Wednesday, February 5, 2014

Assignment due Thursday 2/6/14

When reading the City Eclogue, the poem "Cowry She" stood out more so than some of the other poems I had been scanning through. When I first saw the word "Cowry She" I didn't have any idea as to what a Cowry was/what the word meant. Researching further, I found out cowry was a shell used as a currency dating back to the dawn of the Chinese. When Roberson says "The spirit of a many old cracked lips laughing" Maybe Roberson was referring to an ancient civilization that has died out, hence the "old cracked lips" making me envision a person of elderly age. When Roberson goes further into the poem saying "The boards of the counting game" I found that cowry shells were also used in India for board game purposes. Roberson goes further into imagery, comparing cowry shells to gulls. Roberson says the gulls can't stop moving and the cowry can't cease its movement in order to be counted. It felt like Roberson was saying that cowry shells, like money, were used all over the world for various purposes, and when used for money (which people are likely to take very quickly) it's hard to stop and count the money. "The grabbers can't imagine being let make it to the ground" may be a simile for the fact that the takers or users of money, cowry shells, cowry counting games, etc. cannot imagine the fall of the cowry shell or the end of its usefulness.
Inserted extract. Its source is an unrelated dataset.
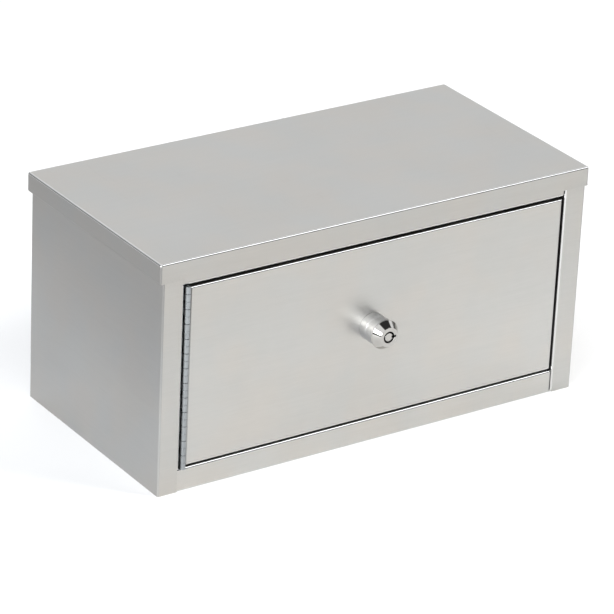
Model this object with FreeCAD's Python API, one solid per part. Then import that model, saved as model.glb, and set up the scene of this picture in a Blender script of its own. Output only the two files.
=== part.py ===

Maybe this is a message to the greedy American culture and trying to say that a shell is simply a shell, and can only move so fast before falling. The last paragraph of the poem reads "Alchemy of handling, its still a shell, and shells have their voices" Alchemy was an interesting choice of word to me because it is a scientific word, used to describe the transformation of certain things like metal; gold. This led me to reason that the cowry shell is just a shell, as money is just money, and we cannot make it turn to gold or something of sheer significant value because it is not, it is just "dirty thrown around paper" as Roberson previously states in the poem.